Obviously I only intended to give a brief overview of the techniques which Giorgio used in this single match today but I am already getting carried away in writing this. While I don’t want to go into too much detail today the most important part of Petrosyan’s mastery of striking is that he has found a place for head movement in kickboxing. The risk with head movement in kickboxing is that it is so easy to duck onto a kick or knee, which has made the striking much more upright and two dimensional in movement (forward and back, left and right – never on a vertical plane). What Petrosyan does so well is to enter with a combination and either allow his opponent to swing back, whilst pre-emptively ducking under their attack as soon as he stops firing, taking an angle, or to pull straight back and allow them to miss before leaning in with a counter punch.
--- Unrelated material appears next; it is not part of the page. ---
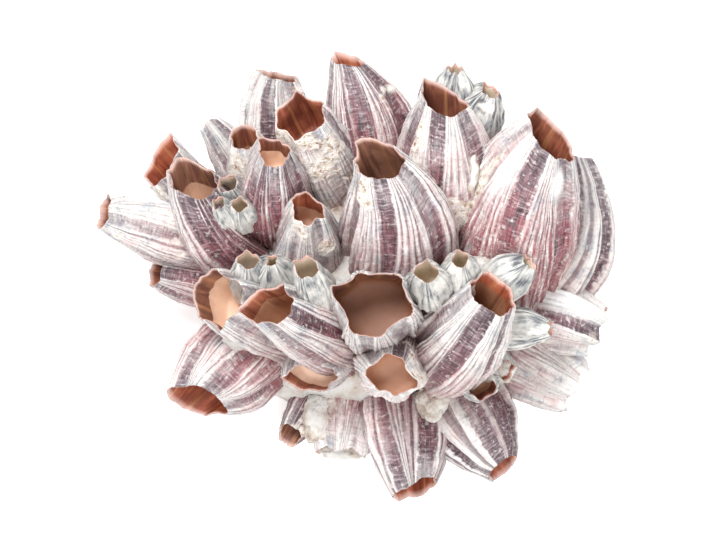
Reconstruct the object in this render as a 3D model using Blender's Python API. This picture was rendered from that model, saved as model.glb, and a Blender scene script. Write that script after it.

Here is an example of Giorgio’s pull back countering. Pulling straight back from Open Guard (southpaw vs orthodox) is far safer than from Closed Guard (orthodox vs orthodox or southpaw vs southpaw) because of the distance the opponent’s rear hand will have to cover to land and the relative ineffectiveness of his lead hand from this position. Of course you can still get knocked out and Giorgio’s anticipation is excellent.
1-2. Giorgio opens with his usual right hook to left straight gambit. The right hook forces Kraus to cover and turns him slightly to place the gap in his guard directly in front of Giorgio’s left straight.
3. Petrosyan leans back as he gives Kraus the chance to fire back.
4. As Kraus’ punch drops, Petrosyan counters with a left hook over Kraus’ right shoulder.
A lot of fans who only know Petrosyan through his record and are uninterested by his lack of knockouts should definitely consider better acquainting themselves with his work. He has beaten a whose who in kickboxing and his lack of knockouts his more to do with his outclassed opponents shelling up more than his lack of power. Here is just another little example of some of the beauty that you can see in action in a Petrosyan fight.
1. Petrosyan lands his right hook against Kraus’ forearm to begin his work.
2. Petrosyan slips to the outside of Kraus’ lead shoulder, “looking out the window”.
3. And comes up the middle with a lead right uppercut.
4. Followed by a left straight.
I’ve already prattled on for 1500 words about just a few moments in one of Petrosyan’s fights so you can gather just how highly I rate his striking, but should my word and examples not be enough just take a moment how, in a sporting culture full of fighters nicknamed “The Pitbull” or something equally machismo, one would go about earning the moniker ‘The Doctor’. Petrosyan is not infallible, he gets hit in all of his fights, but he has made the greatest opponents in the kickboxing world look as average as the journeymen that he has met. Finisher or not, he is a dominating presence in the ring.